To do: Exactly how many lines have the word "code"? Answer with the bare number.

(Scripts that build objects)
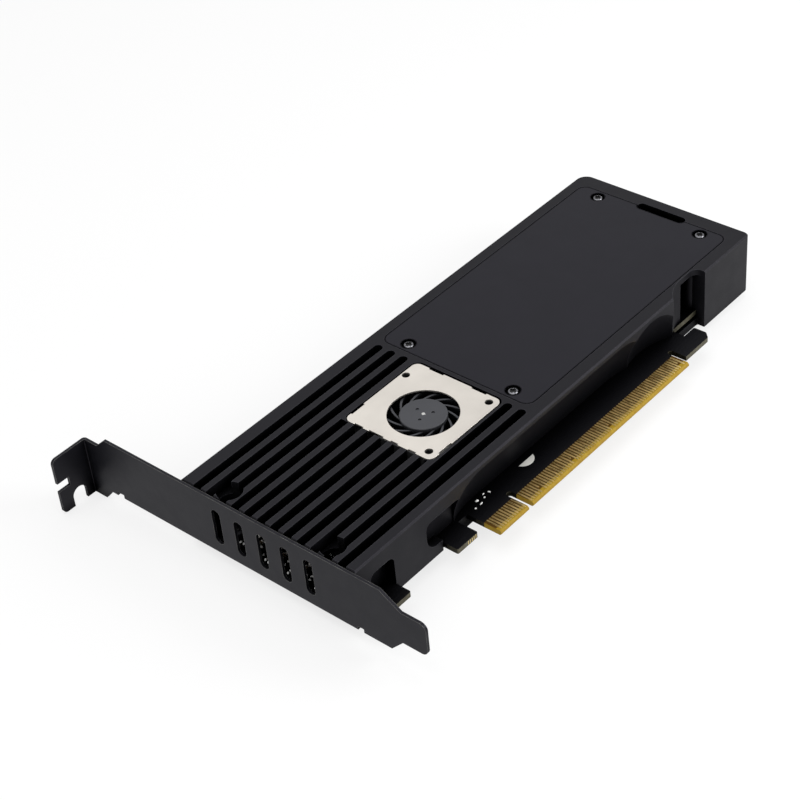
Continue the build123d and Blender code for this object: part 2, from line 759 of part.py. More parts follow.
with BuildPart() as bracket:
    with BuildSketch(Plane.YZ) as bracket_sketch:
        with BuildLine():
            Polyline(*bracket_outline, close=True)
        make_face()
        tip_corners = bracket_sketch.vertices().filter_by(lambda v: abs(v.X - tongue_tip_y) < same_place)
        shoulder = bracket_sketch.vertices().filter_by(lambda v: abs(v.X - tongue_top_end_y) < same_place)
        fillet(tip_corners, tongue_r)
        fillet(shoulder, tongue_shoulder_r)
        vent_mid_z = (vent_low_z + vent_top_z) / 2
        with Locations(*[(vent_first_y + i * vent_pitch, vent_mid_z) for i in range(vent_count)]):
            SlotOverall(vent_top_z - vent_low_z, vent_w, rotation=90, mode=Mode.SUBTRACT)
    extrude(amount=bracket_t)
    with BuildSketch(Plane.XZ.offset(-bracket_back_y)) as tab_sketch:
        span(-tab_reach, bracket_t, end_low_z, end_top_z)
        fillet(tab_sketch.vertices().group_by(Axis.X)[0], tab_corner_r)
    extrude(amount=bracket_t)
    with BuildSketch(Plane.XZ.offset(-bracket_back_y)):
        span(-tab_reach, tab_notch_depth - tab_reach, tab_notch_near_z, tab_notch_far_z)
        span(screw_slot_x - screw_slot_w / 2, screw_slot_x + screw_slot_w / 2,
             end_low_z, screw_slot_top_z - screw_slot_w / 2)
        with Locations((screw_slot_x, screw_slot_top_z - screw_slot_w / 2)):
            Circle(screw_slot_w / 2)
    extrude(amount=bracket_t, mode=Mode.SUBTRACT)
    upright = bracket.edges().filter_by(Axis.Z)
    outer_bend = upright.group_by(Axis.Y)[-1].sort_by(Axis.X)[-1]
    fillet(outer_bend, bend_outer_r)
    inner_bend = bracket.edges().filter_by(Axis.Z).filter_by(
        lambda e: abs(e.center().X) < same_place
        and abs(e.center().Y - bracket_back_y + bracket_t) < same_place)
    fillet(inner_bend, bend_inner_r)
    with BuildSketch(Plane.XY.offset(board_rear_z)) as ear_sketch:
        for x, y in bracket_screw_spots:
            span(bracket_t, bracket_t + ear_reach, y - ear_w / 2, y + ear_w / 2)
        fillet(ear_sketch.vertices().group_by(Axis.X)[-1], ear_corner_r)
        with Locations(*bracket_screw_spots):
            Circle(ear_hole_r, mode=Mode.SUBTRACT)
    extrude(amount=-bracket_t)
bracket.part.label = "bracket"
export_step(bracket.part, "parts/bracket.step")

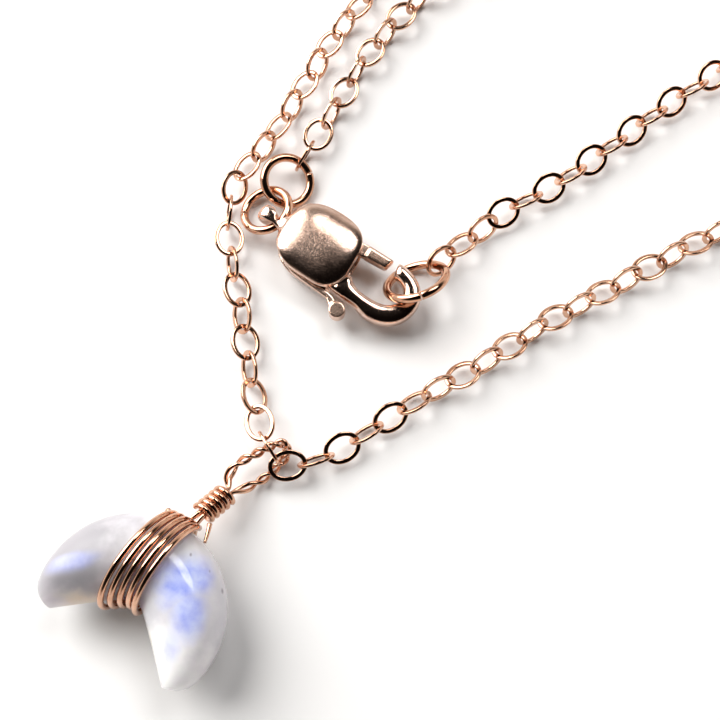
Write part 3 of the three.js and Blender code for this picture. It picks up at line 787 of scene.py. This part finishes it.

Correct result: 2